How to Make Simple Lemon Caper Sauce
Where to Buy Capers
Well-stocked grocery stores, supermarkets, and natural food stores should offer at least one jar of capers for sale. They can also be found a specialty and gourmet food stores as well as online. Capers are typically packaged in small jars, no more than four ounces, in a vinegar brine. You can find them in the pickled food aisle alongside olives. Smaller nonpareil capers are more expensive than larger capers and are comparable in price to jars of gourmet olives.
In their native regions, caper bushes grow wild and the buds can be foraged. The caper spurge plant (Euphorbia lathyris) is a similar looking plant that is poisonous, so correct identification is vital. Backyard gardeners can also plant the bush from seeds or cuttings. The plant can tolerate heat but not cold, and should be overwintered indoors in northern climates. Harvest the caper according to your preferred size, then preserve the buds in brine.
Capers may be packed in brine or salt and this will determine how they should be stored; both should be in an airtight container. Brine-packed capers should be completely submerged and will keep for nine months or longer in the refrigerator. Unopened jars can be stored in the pantry. Salt-packed capers can be stored at room temperature for up to six months.

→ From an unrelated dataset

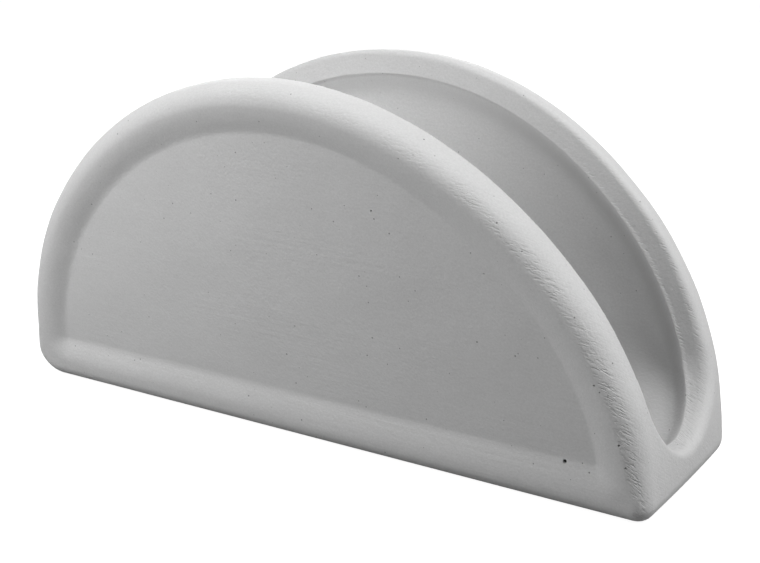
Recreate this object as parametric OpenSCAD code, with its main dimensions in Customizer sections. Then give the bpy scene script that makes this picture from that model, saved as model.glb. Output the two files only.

Foul odors and dark coloration in the jar (aside from any spices that may be included) are signs that the capers have gone bad and need to be discarded.
Nutrition and Benefits
Capers are a low-calorie, low-carb, and low-fat food. They're generally not eaten in big enough quantities (due to the taste) to contribute any significant nutritional value, but they are high in vitamin K and good sources of copper, iron, and magnesium. Capers are very high in sodium because of the curing process, a factor that may influence their use for anyone watching their salt intake.